■ The request: Verbatim output of all the material below is required.

|---|

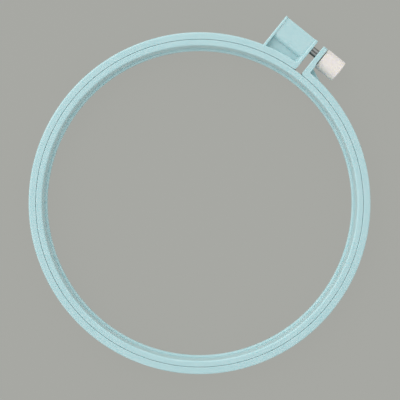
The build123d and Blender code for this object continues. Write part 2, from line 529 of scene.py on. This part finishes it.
@dataclass(frozen=True)
class StudioCard:
    """Matt card under the hoop, an even warm grey that keeps only a faint shadow."""

    name: str = "matt_studio_card"
    colour: str = "A7A8A3"
    evenness: float = 0.94

    def make(self) -> bpy.types.Material:
        """Builds the material. Its evenness is how much of its colour no shadow reaches."""
        material, tree = new_material(self.name)
        path = add_node(tree, "ShaderNodeLightPath")
        mirrored = add_node(
            tree,
            "ShaderNodeMath",
            {"operation": "MAXIMUM"},
            _0=path.outputs["Is Glossy Ray"],
            _1=path.outputs["Is Transmission Ray"],
        )
        seen = add_node(
            tree,
            "ShaderNodeMath",
            {"operation": "MAXIMUM"},
            _0=path.outputs["Is Camera Ray"],
            _1=mirrored.outputs["Value"],
        )
        share = add_node(
            tree,
            "ShaderNodeMath",
            {"operation": "MULTIPLY"},
            _0=seen.outputs["Value"],
            _1=self.evenness,
        )
        matt = add_node(tree, "ShaderNodeBsdfDiffuse", Color=linear(self.colour))
        glow = add_node(tree, "ShaderNodeEmission", Color=linear(self.colour), Strength=1.0)
        card = add_node(
            tree,
            "ShaderNodeMixShader",
            _0=share.outputs["Value"],
            _1=matt.outputs["BSDF"],
            _2=glow.outputs["Emission"],
        )
        add_node(tree, "ShaderNodeOutputMaterial", Surface=card.outputs["Shader"])
        return material


@dataclass
class InnerHoop:
    """The closed hoop that the cloth is laid over, with a lip inside its foot."""

    wall: float = 3.45 * MM
    lip_reach: float = 1.35 * MM
    lip_depth: float = 2.2 * MM
    lip_round: float = 1.1 * MM
    lip_root_round: float = 0.2 * MM
    seam_round: float = 0.3 * MM
    field_round: float = 1.0 * MM
    steps: int = 288

    def build(self, plastic: bpy.types.Material) -> bpy.types.Object:
        """Models the hoop as one turned section and dresses it.

        Args:
            plastic: The hoops' material.

        Returns:
            The hoop.
        """
        _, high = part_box("inner_hoop")
        outer, top = high.x, high.z
        field_radius = outer - self.wall
        lip_radius = field_radius - self.lip_reach
        section = [
            (lip_radius, 0, self.lip_root_round),
            (outer, 0, self.seam_round),
            (outer, top, self.seam_round),
            (field_radius, top, self.field_round),
            (field_radius, self.lip_depth, self.lip_root_round),
            (lip_radius, self.lip_depth, self.lip_round),
        ]
        obj = outline_face("inner_hoop_moulding", Lie.SECTION_ALONG_Y, 0, section)
        turn_section(obj, (0, 0, 0), (0, 0, 1), self.steps)
        smooth(obj)
        dress(obj, plastic)
        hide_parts("inner_hoop")
        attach(obj, "inner_hoop_body")
        LOG.info("inner hoop: %d faces", len(obj.data.polygons))
        return obj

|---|

■ Exercise response:
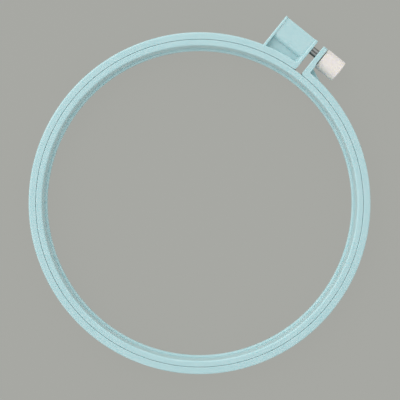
The build123d and Blender code for this object continues. Write part 2, from line 529 of scene.py on. This part finishes it.
@dataclass(frozen=True)
class StudioCard:
    """Matt card under the hoop, an even warm grey that keeps only a faint shadow."""

    name: str = "matt_studio_card"
    colour: str = "A7A8A3"
    evenness: float = 0.94

    def make(self) -> bpy.types.Material:
        """Builds the material. Its evenness is how much of its colour no shadow reaches."""
        material, tree = new_material(self.name)
        path = add_node(tree, "ShaderNodeLightPath")
        mirrored = add_node(
            tree,
            "ShaderNodeMath",
            {"operation": "MAXIMUM"},
            _0=path.outputs["Is Glossy Ray"],
            _1=path.outputs["Is Transmission Ray"],
        )
        seen = add_node(
            tree,
            "ShaderNodeMath",
            {"operation": "MAXIMUM"},
            _0=path.outputs["Is Camera Ray"],
            _1=mirrored.outputs["Value"],
        )
        share = add_node(
            tree,
            "ShaderNodeMath",
            {"operation": "MULTIPLY"},
            _0=seen.outputs["Value"],
            _1=self.evenness,
        )
        matt = add_node(tree, "ShaderNodeBsdfDiffuse", Color=linear(self.colour))
        glow = add_node(tree, "ShaderNodeEmission", Color=linear(self.colour), Strength=1.0)
        card = add_node(
            tree,
            "ShaderNodeMixShader",
            _0=share.outputs["Value"],
            _1=matt.outputs["BSDF"],
            _2=glow.outputs["Emission"],
        )
        add_node(tree, "ShaderNodeOutputMaterial", Surface=card.outputs["Shader"])
        return material


@dataclass
class InnerHoop:
    """The closed hoop that the cloth is laid over, with a lip inside its foot."""

    wall: float = 3.45 * MM
    lip_reach: float = 1.35 * MM
    lip_depth: float = 2.2 * MM
    lip_round: float = 1.1 * MM
    lip_root_round: float = 0.2 * MM
    seam_round: float = 0.3 * MM
    field_round: float = 1.0 * MM
    steps: int = 288

    def build(self, plastic: bpy.types.Material) -> bpy.types.Object:
        """Models the hoop as one turned section and dresses it.

        Args:
            plastic: The hoops' material.

        Returns:
            The hoop.
        """
        _, high = part_box("inner_hoop")
        outer, top = high.x, high.z
        field_radius = outer - self.wall
        lip_radius = field_radius - self.lip_reach
        section = [
            (lip_radius, 0, self.lip_root_round),
            (outer, 0, self.seam_round),
            (outer, top, self.seam_round),
            (field_radius, top, self.field_round),
            (field_radius, self.lip_depth, self.lip_root_round),
            (lip_radius, self.lip_depth, self.lip_round),
        ]
        obj = outline_face("inner_hoop_moulding", Lie.SECTION_ALONG_Y, 0, section)
        turn_section(obj, (0, 0, 0), (0, 0, 1), self.steps)
        smooth(obj)
        dress(obj, plastic)
        hide_parts("inner_hoop")
        attach(obj, "inner_hoop_body")
        LOG.info("inner hoop: %d faces", len(obj.data.polygons))
        return obj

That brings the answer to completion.